High-school teachers at Canada's second-largest school board will walk off the job Monday morning, forcing 42,000 students out of class in a region west of Toronto and significantly ratcheting up the pressure on a Liberal government already facing school strikes in two other parts of the province.

Talks broke down late Sunday between the Ontario Secondary Schools Teachers' Federation (OSSTF) and the Peel District School Board, which includes schools in Mississauga, Brampton and Caledon.

When Peel's 4,200 high-school teachers take to the picket line on Monday morning, they will be joining their counterparts in the regions that include Sudbury and Oshawa, where secondary schools have already been shut down for one and two weeks, respectively, because of local labour strife that could soon spread to the rest of the province.

"We're entering a third week," said Michael Barrett, chair of the Durham District School Board, which includes schools in Oshawa, Ajax, Pickering and Whitby. "Students are getting anxious, parents are getting anxious, families are getting anxious."

The OSSTF has identified four more school boards as targets for possible walkouts, while the union that represents Ontario's public elementary teachers will be in a legal strike position as of May 10. Members of the Ontario English Catholic Teachers Association gave their bargaining team a strike mandate of more than 94 per cent late last month.

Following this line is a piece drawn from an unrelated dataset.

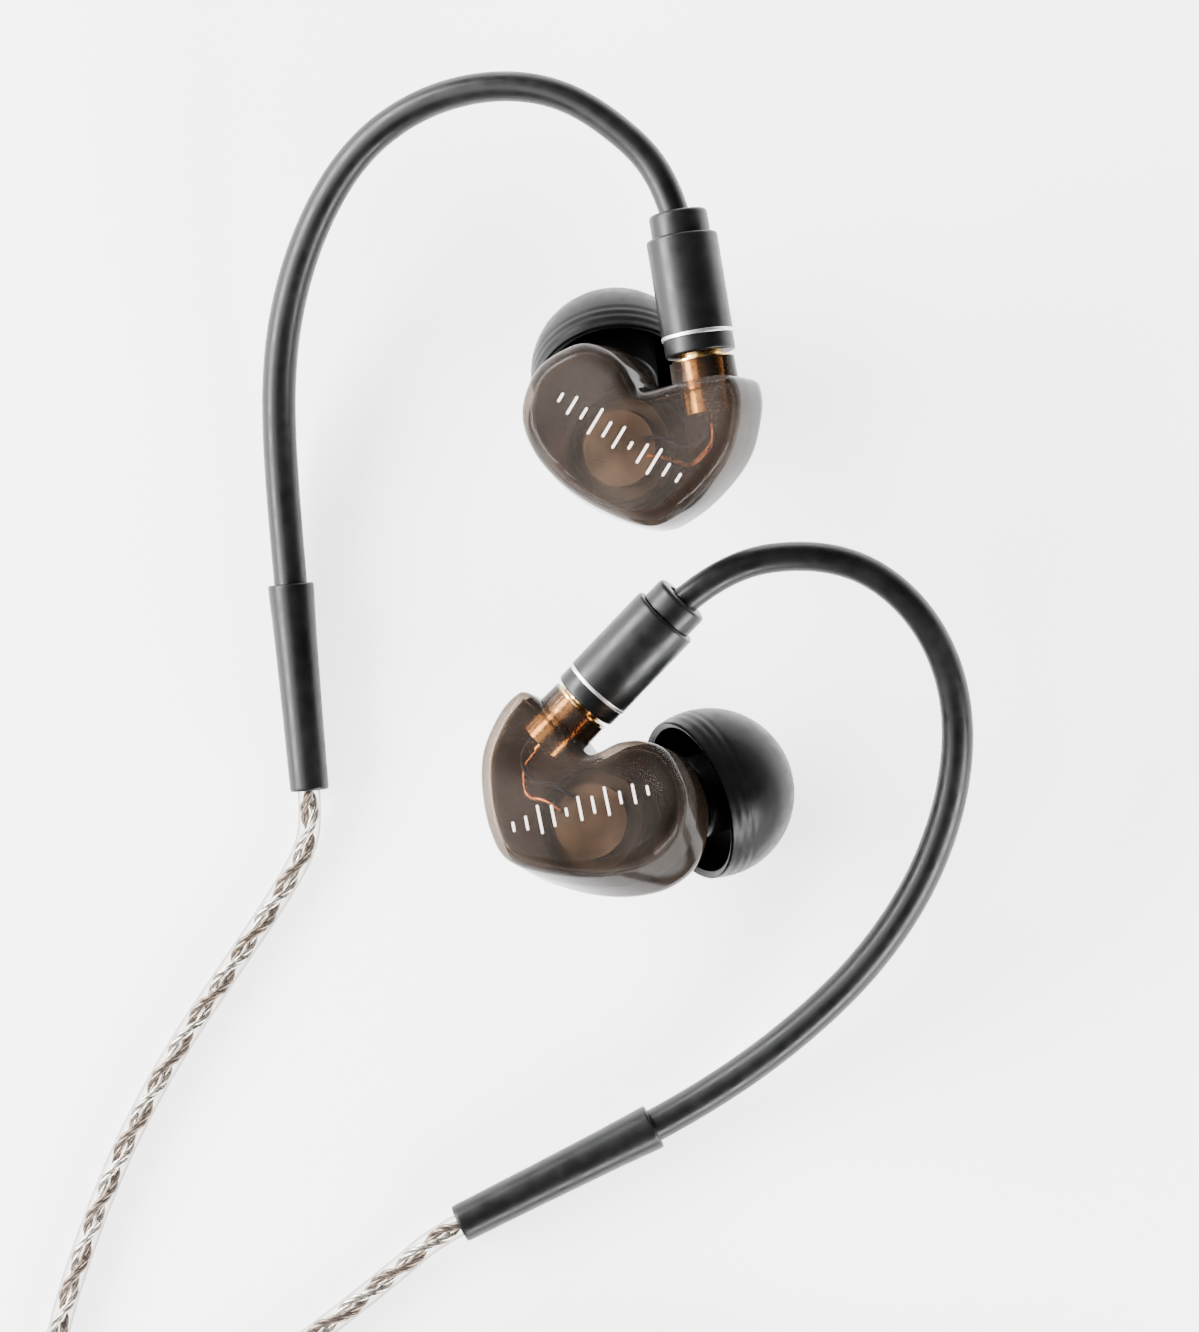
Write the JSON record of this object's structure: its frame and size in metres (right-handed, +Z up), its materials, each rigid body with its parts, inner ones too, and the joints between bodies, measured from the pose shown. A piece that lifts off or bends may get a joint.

The contracts for all of Ontario's teachers expired Aug. 31, 2014.

Premier Kathleen Wynne and Education Minister Liz Sandals have both acknowledged that this will be a difficult round of bargaining, with the Liberal government having told all public-sector workers that wage increases will only be possible if they and their employers manage to find the money within their existing budgets.

The high-school strikes in Peel and elsewhere are also unfolding against the backdrop of a new law passed last year that altered the way Queen's Park and local school boards bargain with their educational workers.

Now all issues involving money – including wages, benefits, class sizes and preparatory time – are hashed out by the Ministry of Education, the school boards' umbrella associations and union leaders at a "central" table, leaving issues like job assessments and working conditions for local talks.

The chairs of the two Ontario school boards already facing high-school strikes say the changes have left them scant room to manoeuvre.

The OSSTF, meanwhile, has said in the past that negotiations with those boards were sluggish and lacking in respect, prompting them to abandon negotiations.

"It's a new system and we certainly have found it to be rather difficult," said Doreen Dewar, chair of the Rainbow District School Board, which includes 10 high schools in Sudbury, Espanola and Manitoulin Island. "I have seen some of the signs that our teachers are carrying and they refer to items such as class sizes and [prep time.] Both of those things have monetary implications. We have no control over that."

More than 500 high-school teachers walked off the job in Rainbow District on April 27, leaving about 5,000 students without classes.

Durham's 1,550 teachers began their strike a week earlier, on April 20, stranding 21,500 high-school students.

The other boards that the OSSTF has identified as potential strike targets are Halton, Waterloo, Ottawa and Lakehead, which includes Thunder Bay.

Caught in the middle of all this are the students, especially those in Grade 12 who were looking forward to revelling in their final weeks at the top of the high-school heap.

Proms, sports banquets, award ceremonies and other events will all be in peril if the strikes drag on. Graduating students will also have to contend with how the strikes might affect their applications for postsecondary school and their ability to nab athletic scholarships.

Erindale Secondary School student Eliya Kandha spent Sunday night watching Twitter to see if he had to get up for school the next morning. The 19-year-old is not upset at the idea of an early summer holiday, because he has already graduated. He came back for an extra year to upgrade a few marks and get a politics prerequisite for a college course.

"I'm okay. They told me whatever mark I have for midterm [can be used for my college application] and everything on my midterm looks good," he said. But some of his classmates were counting on these extra months to bring up their grades.

Mr. Kandha says the strike would be hardest on his sister, who is in Grade 12 and was looking forward to her senior prom.

"Prom is a culminating event for when you finish high school, so it's a bit of an issue for her … and some of the kids in my class who are on prom committee. They're very frustrated."